Monday, 17 October 2016

Published Monday, October 17, 2016 with 0 comment

When The Going Gets Tough

How to motivate your kids to carry on when the fight gets tougher in youth sports

According to a research conducted by National Alliance for Youth sports, around 70 percent of kids dropout of organized sports by the time they are 13. This is a scary statistic for parents who are investing a lot of money, efforts and not to mention hope in providing for the professional sports coaching for their children.

There are numerous reasons for this. One of the major reasons could be that youth sports has become so competitive and victory oriented, that kids do not enjoy it after some time. Especially if your child has been playing professionally organized sports from a very young age, by the time they reach adolescence they are worn out. Plus, coaches and even parents become too pushy, even if they do not admit it, and every game is seen as a victory or a loss. And as if all this wasn’t enough, there are lessons learned and analysis around every game. To make the long story short, there is too much obsession with success around youth sports and children are no longer expected to just play for fun.

Another very obvious reason is the age, of course. At 13, they are fickle, and then there’s so much more to do at school, that giving the kid of time youth sports demands, becomes really difficult.

All that said, sports till remains to be one of the best mediums of learning life skills like team work, sportsman spirit, striving to win, leaning to lose, and practically everything that’s important in life. As parents you cannot let your kid quit on all of that. Here are a few tips to help your children stay in sports and drop out.

  • Redefine success for your child. Do not get obsessed with the outcome of the game, rather focus on the progress your child makes. For instance, if she did better running than last time, celebrate that even if the lost in the race. If your child helped a teammate, applaud her team spirit. Every game should make the child feel they are achieving something, even if it is the ability to lose gracefully. This will play a major role in keeping your child’s focus on the life skills which would be the most important take away from the game anyway, even if your kid grows up to be a star athlete.

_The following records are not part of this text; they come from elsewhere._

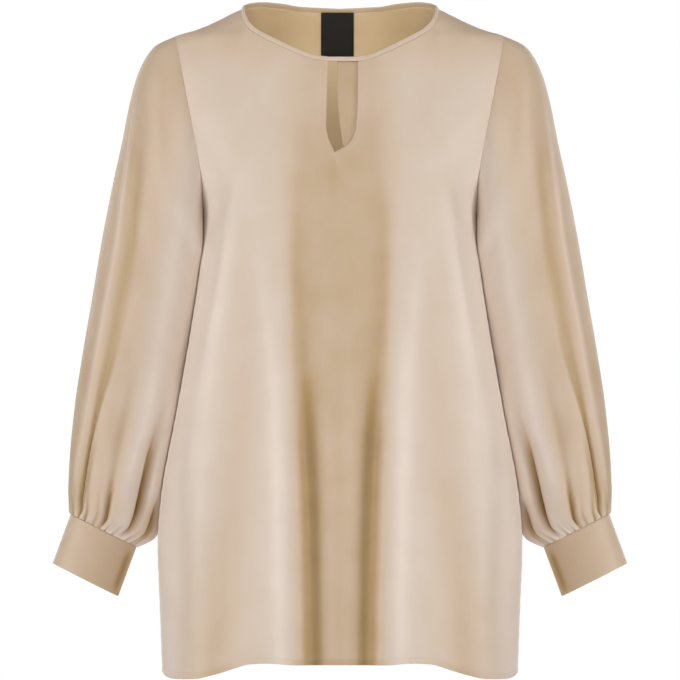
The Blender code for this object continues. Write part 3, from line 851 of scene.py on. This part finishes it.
def turned_in(edge, turn):
    """The sleeve's seam allowance: it turns in at the armhole and lies under the panels' edge."""
    out, onward, fold = armhole_frame(turn)
    inwards = onward * np.sin(fold / 2) - out * np.cos(fold / 2)
    under = -onward * np.cos(fold / 2) - out * np.sin(fold / 2)
    return edge + ALLOWANCE * (1.15 * inwards + under)


def sleeve_painted_shade(turn, along):
    """Painted light and shade on a sleeve: paler towards the body, deeper towards its outer edge, in its
    creases and tucks and in the hollow above the cuff.
    """
    turn = uneven(turn, along)
    folded = sleeve_crease_lift(turn, along, SLEEVE_RADIUS) - 0.8 * tuck_depth(turn, along)
    painted_shade = 0.5 + 0.12 * ease(np.cos(turn) * 1.5) - 0.65 * ease(0.3 - np.cos(turn))
    for towards, start, over, place, run, amount in zip(*SLEEVE_PAINTED_SHADES.values()):
        grown = ease((towards * np.cos(turn) - start) / over)
        painted_shade += amount * grown * ease((along - place) / run)
    # Painted shade in the hollow beside the body, just above the cuff.
    hollow = peak(turned_apart(turn, HOLLOW_TURN), 0.2236) * peak(along - HOLLOW_ALONG, 0.035)
    return painted_shade + 0.5 * hollow - folded * CREASE_PAINTED_SHADE


def make_tube(name, side, points, place, painted_shade, wall, cloths):
    """A tube's shell from its rings: `place` is the cloth's own coordinates, round and along."""
    points = points * (side, 1, 1)
    index = np.arange(painted_shade.size).reshape(painted_shade.shape)
    faces = quads(np.pad(index, ((0, 0), (0, 1)), mode="wrap"))
    if side == RIGHT:
        faces = [corners[::-1] for corners in faces]
    weave = np.stack(np.broadcast_arrays(*place), axis=-1)
    tube = make_shell(name, points, faces, weave, np.full_like(weave, FAR), painted_shade, cloths)
    thicken(tube, wall)
    return tube


def make_cuff(name, side, cloths):
    """A doubled band, which leans a little outwards on its way down."""
    downs = np.array((0.1, 0.8, 1.6, 2.6, 4, 6, 9, 13, 18, 24, 30, 36, 42, 47, 51, 54.5, 57, 58.6,
                      59.6, 60.3, CUFF_LENGTH))
    turn, down = np.meshgrid(turns_of(CUFF_COLUMNS), downs)
    top, oval = sleeve_section(turn, np.ones(turn.shape))
    lean = np.array((CUFF_LEAN[0], 0, CUFF_LEAN[1]))
    dent = 1.6 * peak(turn - 3.62, 0.2) * ease(down / 20) * ease((72 - down) / 30)
    dent += 0.7 * peak(turn - 1.9, 0.25) * ease(down / 30)
    roll = 0.2 * np.exp(-down / 1.2) + 0.3 * np.exp((down - CUFF_LENGTH) / 0.8)
    radius = np.linalg.norm(oval, axis=-1)
    points = top + lean * down[..., None] + oval * (1 - (dent + roll) / radius)[..., None]
    # Painted shade: deeper towards the body's side and in the dents.
    painted_shade = 0.62 - 0.08 * np.cos(turn) + 0.32 * dent
    place = (turn * CUFF_RADIUS, down)
    return make_tube(name, side, points, place, painted_shade, CUFF_WALL, cloths)


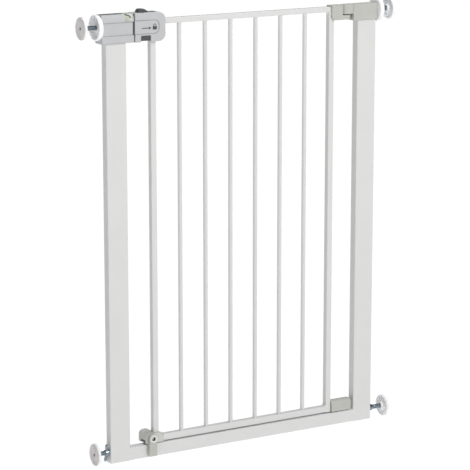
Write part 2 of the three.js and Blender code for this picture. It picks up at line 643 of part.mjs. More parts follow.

  • Be a role model and not just pretending not to care. So while you are focusing on the learning part of the game in front of the kid but having discussions or bragging about their performances with other parents, it doesn’t really set the right example. Remember your kid is watching you and is going to eventually reciprocate what she learns from you. Do not compare skills or performance during play with any kid, do not crib or brag about your child’s bad or good game skills whatever the case, do not dissect the game. 

  • Be positive and supportive. Show them in action that you support them and are happy about their participation in the sport and are not going to judge their performance. This will need patience, a lot of it. Some children might be slow learners, children may lack one skill or the other, some children might be genuinely not interested. There can be other issues too. There can be peer pressure, bullying or just some adolescence stress which might be bothering them. Give them time, space and the support they need and you won’t regret it. Because when they eventually come along, they’ll come strong and positive, refreshed and ready to face it all.

  • It sort of becomes compulsive for us, parents, to give advice all the time because we come from experience. But, refrain from it. many a times what your child is looking for is just supportive listening, and not parental advice or instructions. If you give them the listening they need, they’ll most likely come to you for the advice too, when they need it.